The business plan was simple: diversify and grow. At the time, WSP was mostly known as a building consultancy. In the 19 years since that listing, it has grown to 6,700 people, and in its last full year accounts, turnover was £374m. Half of this growth was achieved with acquisitions, half by organic growth.
“It wasn’t planned, but it is healthy,” says Cole. “You need organic growth to ensure that your culture prevails. Our culture is of a client-focused company providing quality service, which will mean that everything – profit, order book – will be alright.”
One of Cole’s strengths as a manager is that he has been able to exert enough central control to retain that culture, despite the acquisitions. Geoff Wright, the former construction director of Hammerson, has known him since they worked on Brent Cross shopping centre in north London in the early nineties. He says: “There are few consultants with that number of staff where the chief executive knows exactly what’s going on.”
No journey is complete without a disaster. In WSP’s case it was the great crash of 1990. “It was bloody crap,” huffs Cole. As with most consultants, the double-digit margins that WSP enjoyed in the fervid Thatcher era would be no more. The problems, though, helped to refocus the business. Although Cole had dreamed of matching Arup and Atkins, it had made little attempt to emulate their international success. Now that the UK market was frozen stiff, Cole had little choice but to venture overseas.
Cantor Seinuk brought high-rise experience, which seemed like a good idea.

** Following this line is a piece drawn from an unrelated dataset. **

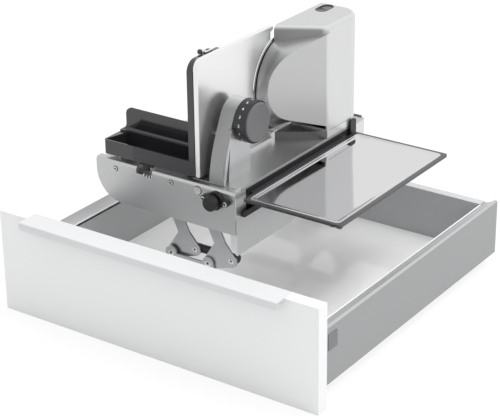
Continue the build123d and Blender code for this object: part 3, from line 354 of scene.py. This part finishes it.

Come 9/11, it seemed like a bad idea...
Following its clients, WSP opened offices in Asia and Africa. It also set up an environmental business that now accounts for more than 30% of group turnover. Then, once the business cycle turned up again in 1997, it splashed out £3.6m for transportation group Graham, which was based in the UK, but had offices in the Indian subcontinent. That nearly doubled WSP’s staff to 1,300 and gave it the spectrum of business streams it had always craved – transport, environment and buildings. “We were the only ones acquiring in the nineties,” says Cole. “The statistics show that less than half add value, but we certainly beat that.”
He says WSP aims to never buy more than five businesses a year, so that it has the time and resources to incorporate them into the group. “These companies that buy one a month can’t integrate them,” he says.
However, Cole’s aggressive acquisition strategy has not been free from City criticism. Between July 2000 and May 2001, WSP bought US firms Cantor Seinuk, a consultant engineer specialising in high-rises, and Flack + Kurtz, an M&E engineer, as well as paying £73m for Swedish technical consultant, J&W.
These firms had barely been digested when 9/11 occurred. “Cantor Seinuk brought high-rise experience, which seemed a good idea. Come 11 September, it seemed like a bad idea,” says Cole. The US businesses suffered hugely, while J&W was considered to be bought at a premium. Pre-tax profit slumped from £11.5m in 2001 to just £400,000.
The pressure was mounting, but Cole denies he ever considered throwing in the towel. “We’d been there before in the nineties. I knew it was a case of just tightening one’s belt. It forced us to address growing pains.”
By that, Cole means that things had been going so well that some of the firm’s structural faults, such as not having enough senior managers in place to control a large firm, had been neglected.
This was important, because as the slump ended, consultants took on bigger projects that required even more technical and managerial expertise, and balance sheet muscle. The collapse of the World Trade Centre hurt WSP, but Cantor Seinuk is working on three of the four towers that will stand in its place.
WSP is now pretty much back to where it was before 9/11 – its share price is only narrowly down on its £5 high in 2001. Cole also has a plan in place that, he hopes, will end with a £750m turnover and 8% margin by 2009. He insists he will be around until at least 2011.
But the journey still has rocky roads to negotiate. The World Bank accused the firm of corruption in Indonesia earlier this year. WSP had only two members of staff in the country, one of whom has been moved elsewhere, and it has stood by both. Cole is frustrated by the charge, but insists that it has not harmed the business: “Investigation continues in a difficult part of the world. Aid work of this nature accounts for only 1% of our business.”
Frustrating it may be, but Cole knows that the attainment of great heights is never easy.